Across the entries below, how many lines contain the string "from"? Give only the count.

## [Data excerpts]
************

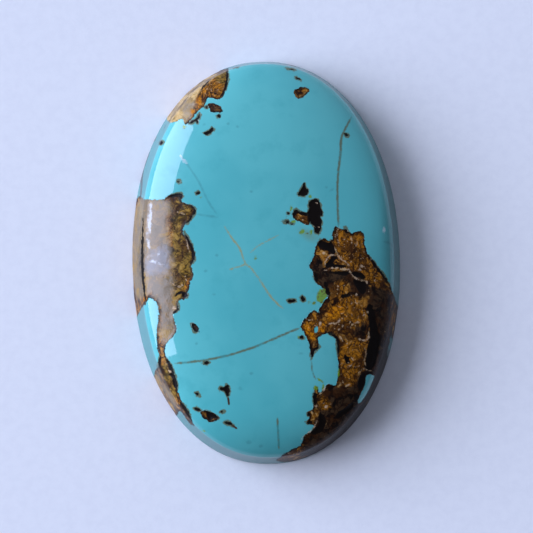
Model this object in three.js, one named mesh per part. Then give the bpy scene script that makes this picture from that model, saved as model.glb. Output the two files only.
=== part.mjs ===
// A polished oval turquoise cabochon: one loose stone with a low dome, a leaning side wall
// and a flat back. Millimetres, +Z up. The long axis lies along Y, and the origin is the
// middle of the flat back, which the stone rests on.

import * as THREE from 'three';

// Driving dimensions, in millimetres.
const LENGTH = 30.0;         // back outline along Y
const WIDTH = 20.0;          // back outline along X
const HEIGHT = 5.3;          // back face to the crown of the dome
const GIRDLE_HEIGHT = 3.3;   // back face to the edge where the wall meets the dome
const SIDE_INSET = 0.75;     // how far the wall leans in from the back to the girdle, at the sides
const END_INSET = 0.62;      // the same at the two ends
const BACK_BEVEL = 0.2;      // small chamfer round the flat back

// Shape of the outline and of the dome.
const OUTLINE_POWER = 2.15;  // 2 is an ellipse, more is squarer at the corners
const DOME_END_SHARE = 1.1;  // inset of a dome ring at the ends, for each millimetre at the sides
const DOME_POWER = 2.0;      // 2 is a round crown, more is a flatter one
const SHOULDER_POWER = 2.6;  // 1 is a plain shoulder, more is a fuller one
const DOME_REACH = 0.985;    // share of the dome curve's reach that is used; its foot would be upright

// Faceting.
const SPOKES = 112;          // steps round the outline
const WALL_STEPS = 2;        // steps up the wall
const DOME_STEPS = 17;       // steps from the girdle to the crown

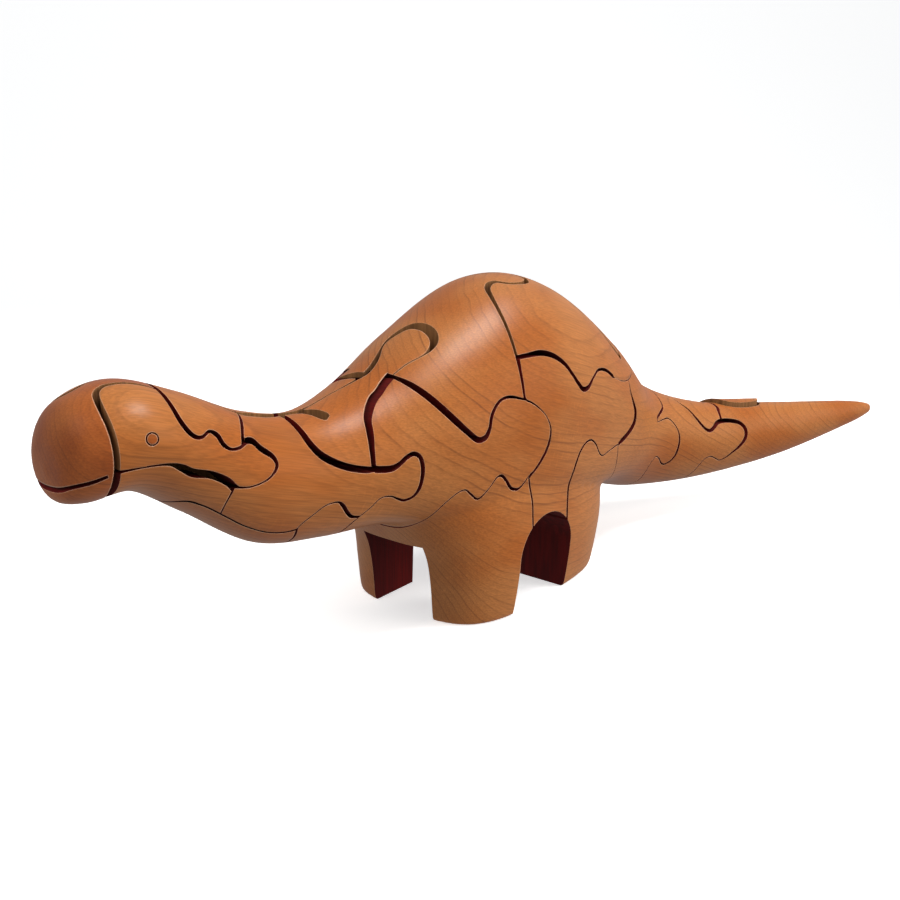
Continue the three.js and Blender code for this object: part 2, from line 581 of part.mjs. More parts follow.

************

## [Answer]
5